-- START Records supplied --
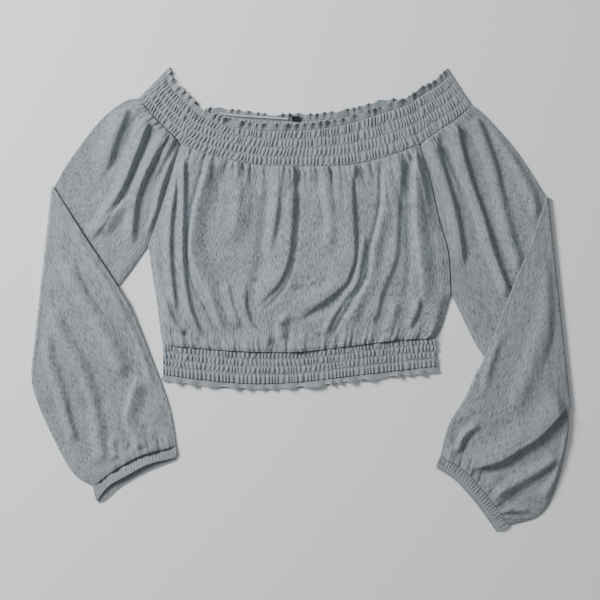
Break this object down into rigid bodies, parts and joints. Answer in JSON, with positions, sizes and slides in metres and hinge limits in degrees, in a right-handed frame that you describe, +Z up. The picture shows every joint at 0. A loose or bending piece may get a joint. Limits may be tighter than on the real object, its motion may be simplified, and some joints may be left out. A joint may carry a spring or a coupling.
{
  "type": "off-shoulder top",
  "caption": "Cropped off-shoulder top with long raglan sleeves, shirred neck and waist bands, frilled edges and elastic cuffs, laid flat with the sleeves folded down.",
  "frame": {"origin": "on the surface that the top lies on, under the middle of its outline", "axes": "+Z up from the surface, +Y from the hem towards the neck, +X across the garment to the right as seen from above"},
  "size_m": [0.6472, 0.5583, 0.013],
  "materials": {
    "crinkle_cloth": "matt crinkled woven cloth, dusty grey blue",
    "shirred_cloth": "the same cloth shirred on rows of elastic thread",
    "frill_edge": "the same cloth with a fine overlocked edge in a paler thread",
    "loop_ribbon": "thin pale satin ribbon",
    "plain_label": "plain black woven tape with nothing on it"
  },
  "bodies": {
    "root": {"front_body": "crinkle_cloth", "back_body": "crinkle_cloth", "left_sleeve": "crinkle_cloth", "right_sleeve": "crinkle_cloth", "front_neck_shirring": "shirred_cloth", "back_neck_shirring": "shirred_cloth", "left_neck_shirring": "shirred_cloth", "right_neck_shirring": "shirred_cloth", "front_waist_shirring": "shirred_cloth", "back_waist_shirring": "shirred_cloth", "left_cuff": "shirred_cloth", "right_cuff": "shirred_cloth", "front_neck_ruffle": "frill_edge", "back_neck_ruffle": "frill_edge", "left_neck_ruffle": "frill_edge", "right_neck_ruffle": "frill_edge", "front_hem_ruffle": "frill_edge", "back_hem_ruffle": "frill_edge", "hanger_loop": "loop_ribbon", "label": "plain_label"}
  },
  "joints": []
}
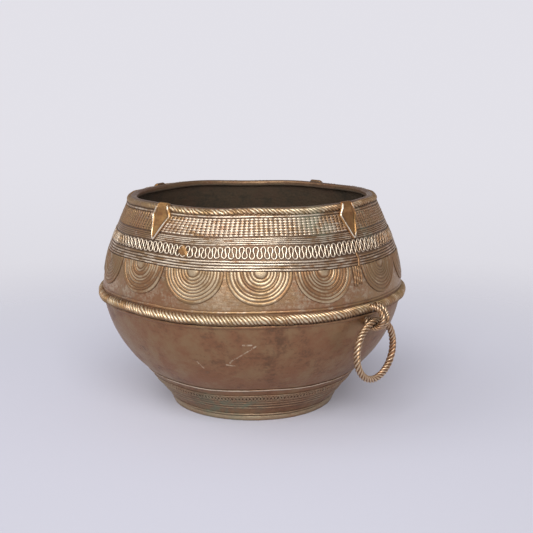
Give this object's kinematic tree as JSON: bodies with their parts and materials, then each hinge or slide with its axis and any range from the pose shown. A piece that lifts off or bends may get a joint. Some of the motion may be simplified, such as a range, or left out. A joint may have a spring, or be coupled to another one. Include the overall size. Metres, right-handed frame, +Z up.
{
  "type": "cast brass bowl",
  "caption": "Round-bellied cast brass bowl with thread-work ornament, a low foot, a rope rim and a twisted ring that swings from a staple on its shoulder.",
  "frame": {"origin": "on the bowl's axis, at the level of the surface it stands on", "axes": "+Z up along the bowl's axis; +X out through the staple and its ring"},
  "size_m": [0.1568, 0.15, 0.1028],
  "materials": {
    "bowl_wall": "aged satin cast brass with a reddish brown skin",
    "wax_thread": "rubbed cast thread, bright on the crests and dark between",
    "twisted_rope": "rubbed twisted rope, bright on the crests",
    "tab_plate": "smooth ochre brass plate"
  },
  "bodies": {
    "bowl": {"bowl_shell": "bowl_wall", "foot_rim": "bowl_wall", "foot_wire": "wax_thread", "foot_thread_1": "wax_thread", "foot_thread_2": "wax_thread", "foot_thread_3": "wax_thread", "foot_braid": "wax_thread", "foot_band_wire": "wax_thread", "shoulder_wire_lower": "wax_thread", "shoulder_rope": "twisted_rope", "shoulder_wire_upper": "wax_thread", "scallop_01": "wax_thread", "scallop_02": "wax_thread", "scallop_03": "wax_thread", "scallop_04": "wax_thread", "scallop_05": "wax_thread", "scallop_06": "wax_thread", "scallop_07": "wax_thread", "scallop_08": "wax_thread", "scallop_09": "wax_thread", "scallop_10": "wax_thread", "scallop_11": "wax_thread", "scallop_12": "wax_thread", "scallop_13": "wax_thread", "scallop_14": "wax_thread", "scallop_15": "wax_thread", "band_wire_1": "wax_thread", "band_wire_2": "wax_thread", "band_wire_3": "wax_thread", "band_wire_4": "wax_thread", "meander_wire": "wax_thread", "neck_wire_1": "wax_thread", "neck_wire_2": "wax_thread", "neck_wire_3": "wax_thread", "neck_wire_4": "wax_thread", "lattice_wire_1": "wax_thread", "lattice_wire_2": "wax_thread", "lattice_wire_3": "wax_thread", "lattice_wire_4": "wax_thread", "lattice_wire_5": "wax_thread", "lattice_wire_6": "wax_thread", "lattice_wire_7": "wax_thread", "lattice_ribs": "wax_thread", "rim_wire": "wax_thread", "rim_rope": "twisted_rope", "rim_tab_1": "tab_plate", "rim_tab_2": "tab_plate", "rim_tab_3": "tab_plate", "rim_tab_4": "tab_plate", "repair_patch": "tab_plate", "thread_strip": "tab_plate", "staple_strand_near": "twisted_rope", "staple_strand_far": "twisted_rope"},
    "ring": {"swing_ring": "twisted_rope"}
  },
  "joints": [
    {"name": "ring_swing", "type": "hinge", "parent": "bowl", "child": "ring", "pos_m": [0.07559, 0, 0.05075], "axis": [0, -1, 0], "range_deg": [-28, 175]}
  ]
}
-- END Records supplied --
-- START Records supplied --
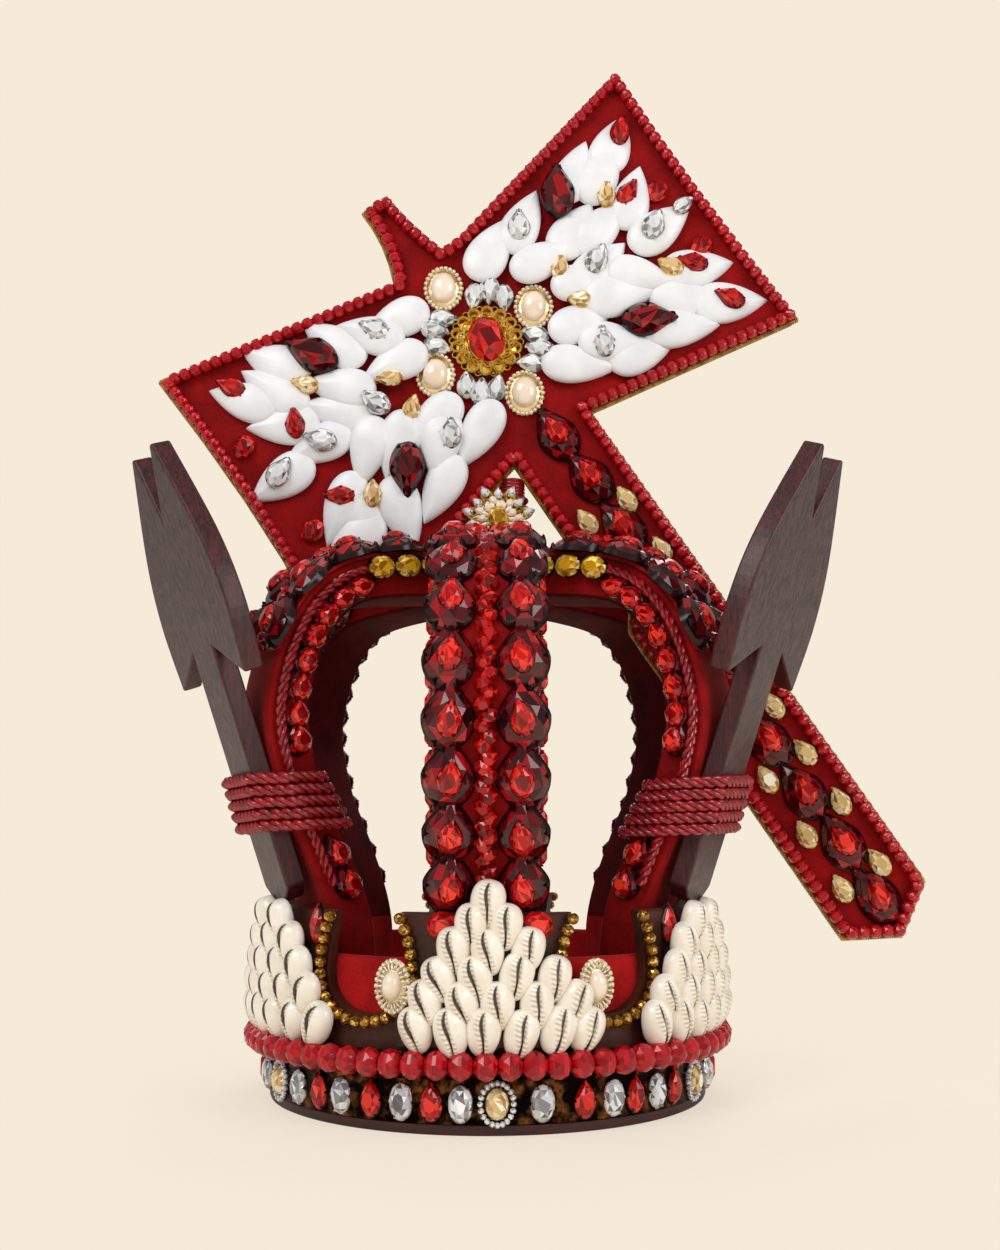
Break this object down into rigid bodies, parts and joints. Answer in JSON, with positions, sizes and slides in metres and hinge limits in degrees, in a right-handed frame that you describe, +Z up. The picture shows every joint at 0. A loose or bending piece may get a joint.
-- END Records supplied --
-- START Records supplied --
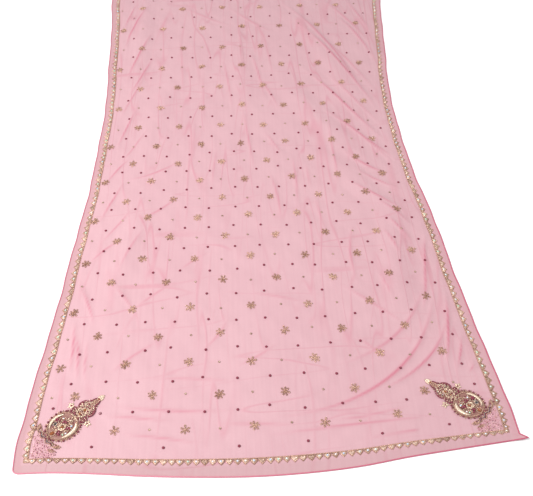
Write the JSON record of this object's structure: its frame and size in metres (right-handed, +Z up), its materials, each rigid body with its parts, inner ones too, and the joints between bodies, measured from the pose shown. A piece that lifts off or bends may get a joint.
-- END Records supplied --
» **Directions for this task**
From the entries above, copy each line holding "axis".

» **The output**
Give this object's kinematic tree as JSON: bodies with their parts and materials, then each hinge or slide with its axis and any range from the pose shown. A piece that lifts off or bends may get a joint. Some of the motion may be simplified, such as a range, or left out. A joint may have a spring, or be coupled to another one. Include the overall size. Metres, right-handed frame, +Z up.
  "frame": {"origin": "on the bowl's axis, at the level of the surface it stands on", "axes": "+Z up along the bowl's axis; +X out through the staple and its ring"},
    {"name": "ring_swing", "type": "hinge", "parent": "bowl", "child": "ring", "pos_m": [0.07559, 0, 0.05075], "axis": [0, -1, 0], "range_deg": [-28, 175]}